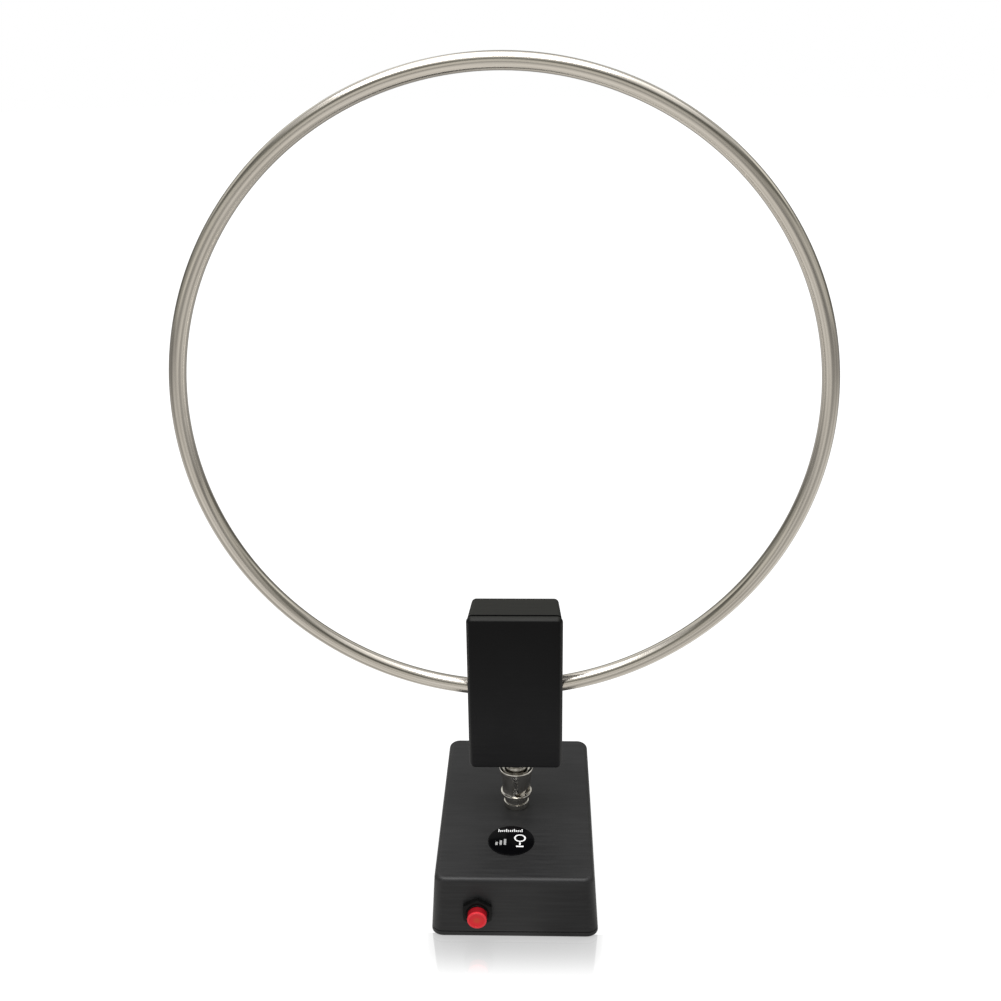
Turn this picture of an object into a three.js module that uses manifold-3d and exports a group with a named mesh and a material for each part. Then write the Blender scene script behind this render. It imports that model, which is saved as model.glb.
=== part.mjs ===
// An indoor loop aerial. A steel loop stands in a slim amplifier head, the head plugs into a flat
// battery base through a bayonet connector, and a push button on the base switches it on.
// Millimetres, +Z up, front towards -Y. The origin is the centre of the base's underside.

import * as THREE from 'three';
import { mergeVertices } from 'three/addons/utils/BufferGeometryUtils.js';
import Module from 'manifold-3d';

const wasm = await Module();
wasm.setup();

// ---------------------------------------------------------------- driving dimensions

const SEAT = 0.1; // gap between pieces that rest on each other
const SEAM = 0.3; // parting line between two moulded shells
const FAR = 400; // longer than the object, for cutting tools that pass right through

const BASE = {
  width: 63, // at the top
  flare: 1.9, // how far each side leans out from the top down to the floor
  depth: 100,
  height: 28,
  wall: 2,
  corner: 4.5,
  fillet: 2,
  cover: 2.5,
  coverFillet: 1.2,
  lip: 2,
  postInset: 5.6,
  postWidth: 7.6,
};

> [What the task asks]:
What are the exact lines from the beginning of the material through the line containing "import Module from 'manifold-3d';"? Write out those lines alone.

> [Completed exercise]:
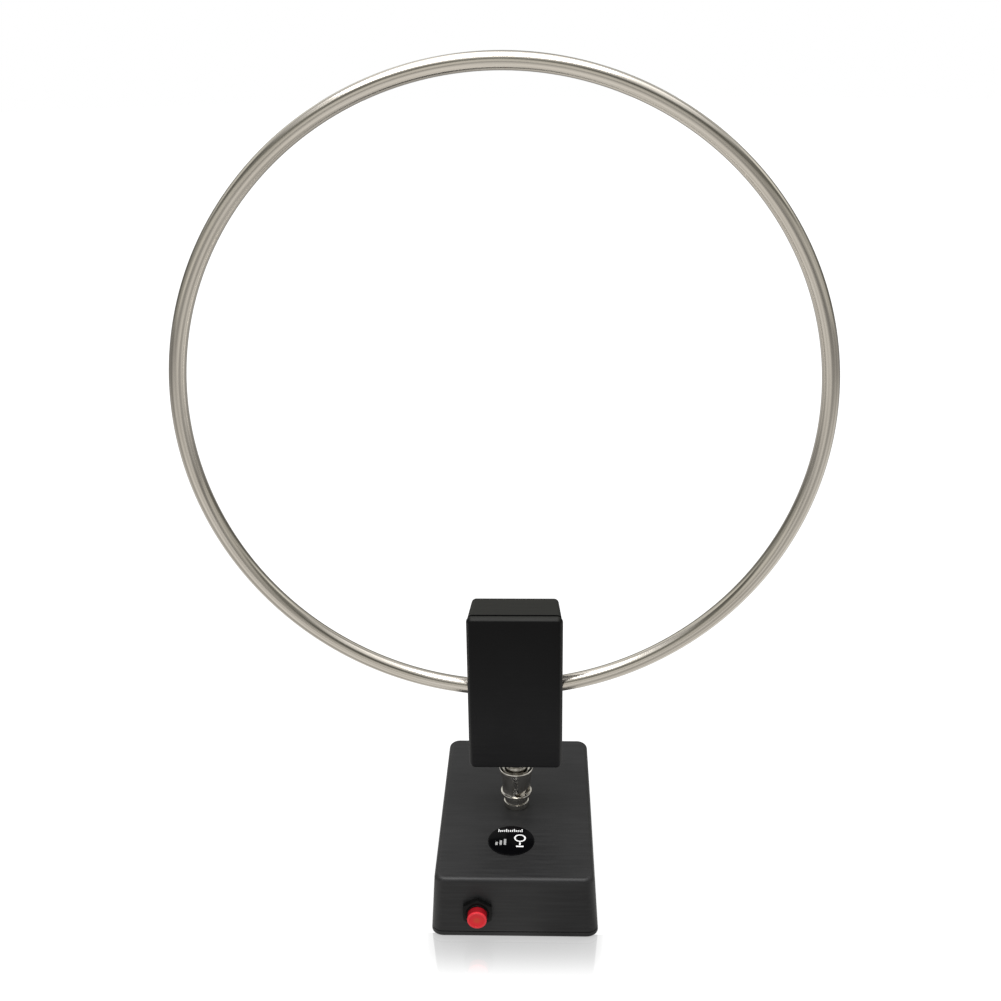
Turn this picture of an object into a three.js module that uses manifold-3d and exports a group with a named mesh and a material for each part. Then write the Blender scene script behind this render. It imports that model, which is saved as model.glb.
=== part.mjs ===
// An indoor loop aerial. A steel loop stands in a slim amplifier head, the head plugs into a flat
// battery base through a bayonet connector, and a push button on the base switches it on.
// Millimetres, +Z up, front towards -Y. The origin is the centre of the base's underside.

import * as THREE from 'three';
import { mergeVertices } from 'three/addons/utils/BufferGeometryUtils.js';
import Module from 'manifold-3d';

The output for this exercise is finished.